High school notebook: Wash High grad has OLSH in playoffs
Two things are near certainties when Dan Bradley coaches a football team. The first is the team will have success and, second, the quarterback will throw for a bevy of yards and touchdowns.
Bradley, a 1988 graduate of Washington High School, has led Our Lady of the Sacred Heart to its first football conference championship. The Chargers finished in a tie with Rochester for first-place in the Class A Big Seven Conference but earned the top spot because of a victory over the Rams.
Bradley is in his second season at the school and helped the team advanced to the playoffs for the first time last season.
OLSH started its football program in 2010, after having been in a cooperative agreement with Cornell.
The Chargers are 8-2 this season, after losing their first two games of the season.
In six seasons as a head coach, Bradley has a 46-19 record (.708 winning percentage). He also coached two years at Sto-Rox, where he led the Vikings to consecutive WPIAL Class A runner-up finishes, and two years at Ambridge, where he guided the team to the Class AAA playoffs in 2015.
Leading the way for OLSH is sophomore quarterback Tyler Bradley, the coach’s son. He has completed 159 of 225 passes (70.7 percent) with 2,242 yards, 25 touchdowns and five interceptions.
“He’s playing well,” the elder Bradley said. “We like to throw the ball and he is coming along.”
The second-year coach said injuries forced the team to makes some adjustments heading into the season.
“In Class A, replacing starters isn’t like being in larger classifications,” Bradley said.

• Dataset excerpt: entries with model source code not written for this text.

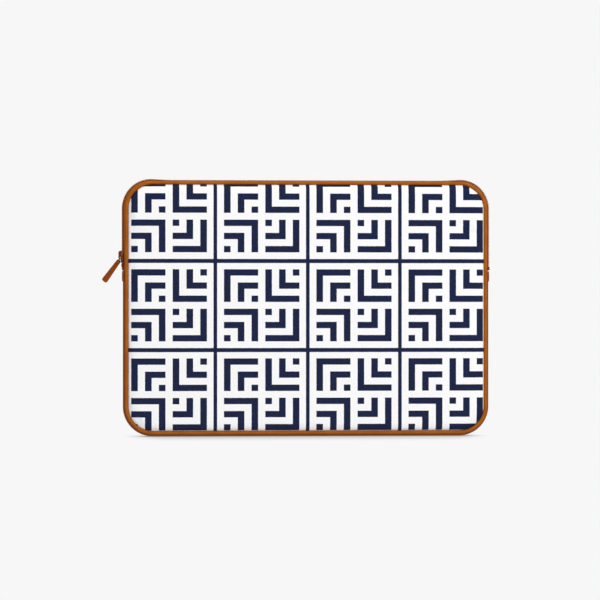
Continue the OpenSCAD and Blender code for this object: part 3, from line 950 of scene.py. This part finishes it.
def make_coil_core(name, side):
    """The flat filler cord that the coil is wound round."""
    s = spread(s_right(COIL_LOW + 0.4), s_left(COIL_LOW + 0.4), 1.6)
    section = np.array(arc((0.0, 1.5), (0.24, 0.85), 0, 360, 12)[:-1])
    rows = section[None, :, :] + np.stack([sag(s), np.zeros_like(s)], axis=1)[:, None, :]
    bend_or_ride(dress(sweep(name, s, rows, side), TAPE), side)


def make_coil_stitching(name, side):
    """The thread that sews the coil to its tape, dipping between the turns."""
    s = spread(s_right(COIL_LOW + 1), s_left(COIL_LOW + 1), COIL_PITCH / 6)
    wave = np.cos(2 * math.pi * (s - s[0]) / COIL_PITCH)
    d = -0.86 + 0.12 * wave + sag(s)
    y = 2.05 + 0.1 * np.cos(math.pi * (s - s[0]) / COIL_PITCH)
    bend_or_ride(dress(tube(name, at_inset(s, d, side * y), 0.13, 5), TAN_THREAD), side)


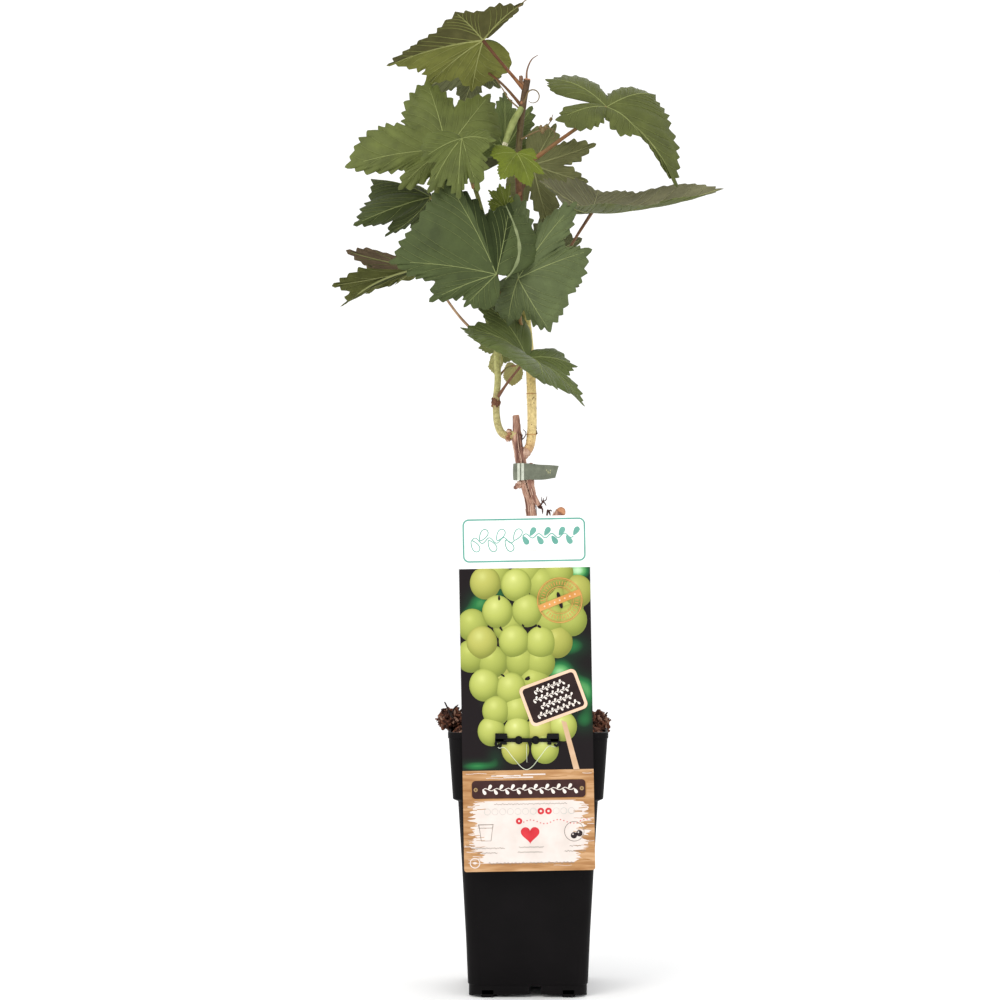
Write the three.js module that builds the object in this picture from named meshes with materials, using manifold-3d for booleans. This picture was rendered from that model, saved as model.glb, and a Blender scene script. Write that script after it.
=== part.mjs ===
// A young grapevine in a deep square nursery pot, with a hanging picture label.
// Units are millimetres, +Z is up, and the front of the pot faces -Y.
// The origin is the centre of the pot's underside, on the ground.
import * as THREE from "three";
import Module from "manifold-3d";
import { mergeVertices } from "three/addons/utils/BufferGeometryUtils.js";

const wasm = await Module();
wasm.setup();

// ---- Driving dimensions ----
const GAP = 0.4; // clearance kept between neighbouring pieces

const POT_HEIGHT = 217.5;
const RIM_HALF = 65; // half the width of the square rim
const COLLAR_FOOT_HALF = 61.3;
const BODY_TOP_HALF = 57.1;
const BODY_FOOT_HALF = 49.2;
const SKIRT_HALF = 48.4;
const COLLAR_BOTTOM = 162.5; // height of the step under the collar
const SKIRT_TOP = 10; // height of the step above the skirt
const FOOT_HEIGHT = 2;
const POT_CORNER = 9; // radius of the upright corners
const POT_WALL = 2;
const POT_FLOOR = 13; // height of the inside floor
const DRAIN_CHANNEL = { x: 6, half: 4.6, top: 9 }; // runs under the floor from front to back
const FOOT_SPREAD = 33; // distance of each foot from the pot's middle planes
const FOOT_LENGTH = 10;

const SOIL_RIM_LEVEL = 212;
const SOIL_CROWN = 226; // level of the soil round the trunk
const CLODS = [
  { at: [-63, -6, 223], radii: [11, 18, 9] },
  { at: [59.5, -10, 222], radii: [7, 15, 9] },
  { at: [-30, 48, 219], radii: [14, 9, 7] },
];

const CARD = { width: 106, height: 287, thick: 0.8, middle: -1.3, bottom: 106, front: -69.8, lean: -1 };
const CLIP = { half: 26, bottom: 206.5, top: 217.5, bar: 2.2, post: 4.5, thick: 1.6 };

const TIE = { low: 422.6, high: 436.4, thick: 1, reach: 24.5, tail: 12.5 };

const STALK_SIDES = 5;
const PAD_STATIONS = 36; // margin points of a large leaf
const SMALL_PAD_STATIONS = 20;
const PAD_HALF = 2.1; // half the thickness of a foliage mass near its middle
const STALK_SHORT = 2.4; // how far short of the leaf's joint its stalk ends
const PAD_MIDDLE = 0.55; // where the inner ring of a mass lies between stalk and margin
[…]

“You can’t just plug people in. We had to think about moving people around to different spots that helped us overall. It took a while to get adjusted.”
OLSH has won eight straight after consecutive losses to South Side Beaver and Northgate in the opening two weeks. The Chargers host Springdale in the first round of the playoffs Friday night. If OLSH wins, it will play either Imani Christian, the No. 4 seed, or Sto-Rox in the quarterfinals.

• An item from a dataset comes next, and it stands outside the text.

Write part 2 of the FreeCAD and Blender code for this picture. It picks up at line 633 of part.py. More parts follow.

Imani eliminated OLSH last season, 44-13, in the opening round.
In addition to being a head coach, Bradley was an assistant coach at Sto-Rox, Seneca Valley and South Fayette. He was an assistant coach in 2010 when South Fayette won the WPIAL Class AA title.
Championship
or bust
Wash High will host Freedom Friday night and the Little Prexies roll into the postseason looking for that elusive Class AA championship.
Since advancing to the WPIAL championship game in 2012, the Prexies have experienced playoff frustration, losing in the semifinals in two of the past three seasons.
But Wash High is the No. 2 seed and seems primed to make a title run. Steel Valley, the defending PIAA and WPIAL champion, is the top seed.
The Little Prexies have advanced to the WPIAL semifinals 13 times, the first in 1973.
Wash High won five consecutive semifinal games (1990, 1993, 1995, 1998 and 1999) and won in 2001, and again in 2012.
Overall, the Little Prexies are 7-6 in the semifinals.
Extra points
Trinity meets nemesis Thomas Jefferson in the Class 4A quarterfinals Friday in Pleasant Hills.
The Hillers have lost 12 consecutive games to Thomas Jefferson dating back to 2006.
Trinity’s last wins over the Jaguars were in 1986 and 1987.
In the past 12 games, Trinity has scored more than seven points twice and has been shut out five times, including a 35-0 decision during this regular season.
Thomas Jefferson has scored at least 28 points in its last dozen games against the Hillers.
- The last time West Greene, which plays Friday at Rochester, won a playoff game was in the 1993 Class A semifinals over Farrell at Trinity’s Hiller Field.
It also is the last time the Pioneers made the playoffs.
Led by then-coach Larry Piper, West Greene’s lone loss that season was to Duquesne in the WPIAL championship game.
The Pioneers won the Tri-County South Conference, its only blemish a tie with Monessen, which finished second.